Lebanon denies forcing Syrian refugees back home

At least sixteen deportees say they were pressured into signing forms saying they voluntarily agreed to return home.

Syrian refugees Lebanon
Lebanon has hosted more than 1.5 million Syrian refugees since the war broke out in 2011, many in crowded, informal camps [File: Bilal Hussein/AP]

Lebanese security officials on Saturday denied allegations by human rights groups that they have forced Syrian refugees to sign documents saying they agreed to return to their home country, 

Human Rights Watch (HRW) and four other groups alleged in a report on Friday that staff at Lebanon‘s General Security Directorate deported at least 16 Syrians after forcing them to sign “voluntarily repatriation forms”.

At least five of the 16 were registered refugees, at least 13 “expressed their fears of torture or persecution if returned to Syria”, the rights groups said in a statement. 

Lebanon’s General Security Directorate said it “categorically denies it forced any Syrian to sign any form”, in a statement carried by the official NNA news agency.
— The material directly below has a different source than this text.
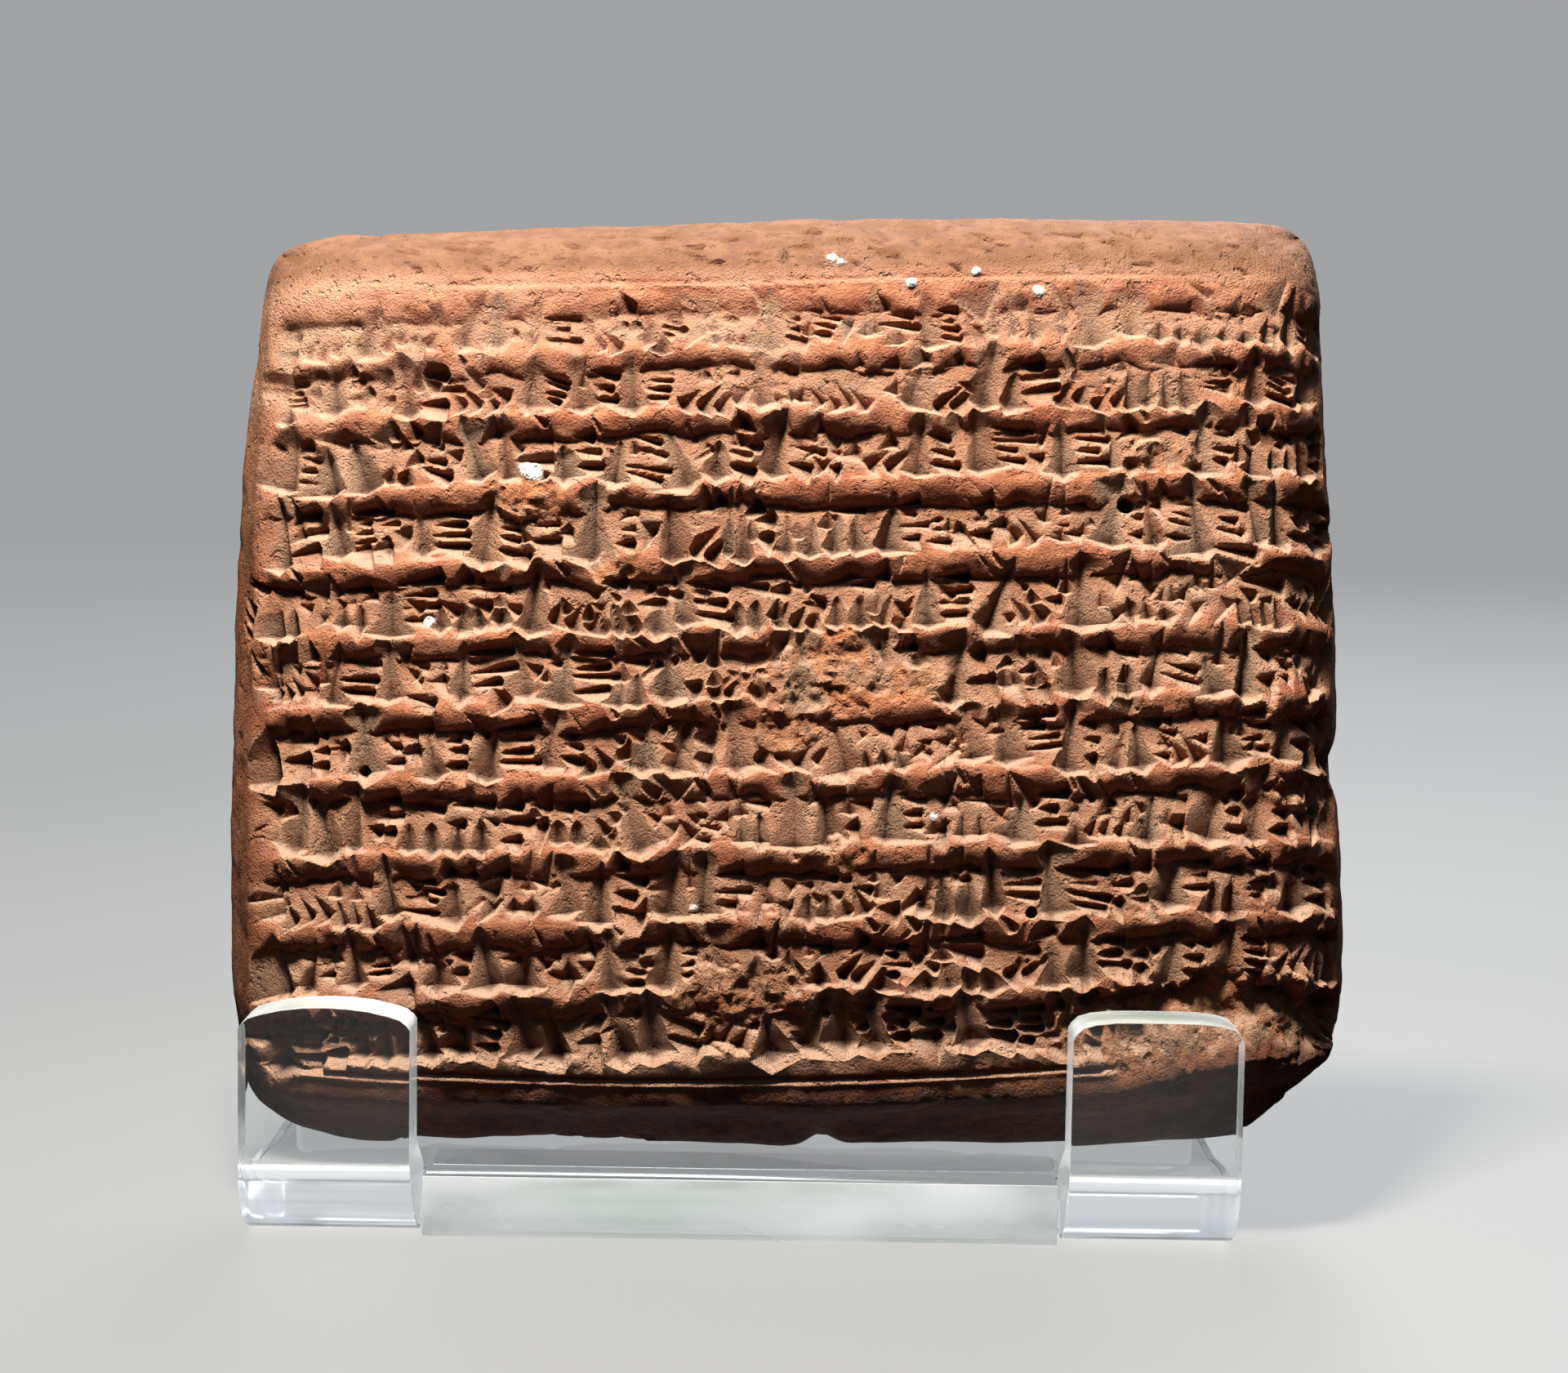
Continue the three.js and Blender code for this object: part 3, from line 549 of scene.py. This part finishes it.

“Any Syrian who arrives in Lebanon and does not meet entry requirements and … wants to go to Syria because they do not wish to remain in their country of residence for a number of reasons, signs a declaration of responsibility for choosing to return voluntarily,” it said.

The statement, however, noted that the agency “has been working and coordinating with all international organisations” to facilitate refugee returns.


The latest deportees said they were “pressured” by the government agency at the airport, HRW said.

“Lebanese authorities shouldn’t deport anyone to Syria without first allowing them a fair opportunity to argue their case for protection and ensuring that they don’t face a real risk of persecution, torture, or other serious harm,” said Lama Fakih, HRW’s acting Middle East director. 

One of the deportees said that the United Nations refugee agency the UNHCR was not notified that he was being deported, and when it did hear of the expulsion, was not able to stop it. 

Lebanon has hosted more than 1.5 million Syrian refugees, a significant burden for a country of some 4.5 million people since the Syrian civil war’s outbreak in 2011.

While fighting has slowed or ended in many areas of Syria, the UN has stressed that all returns should be voluntary.

The rights groups say some 74 percent of Syrians in Lebanon lack legal residency and are at risk of detention.

Local media in Lebanon have reported that the Supreme Defence Council, whose decisions are not made public, recently instructed General Security Directorate to deport all Syrians who have entered the country illegally.

The official NNA news agency, quoting a “security report”, said on Friday that Lebanese authorities had deported 301 Syrians between May 7 and May 20.

Syria’s war has killed more than 370,000 people and displaced millions inside the country and abroad.

The war was triggered in March 2011 by a violent crackdown on anti-government demonstrations.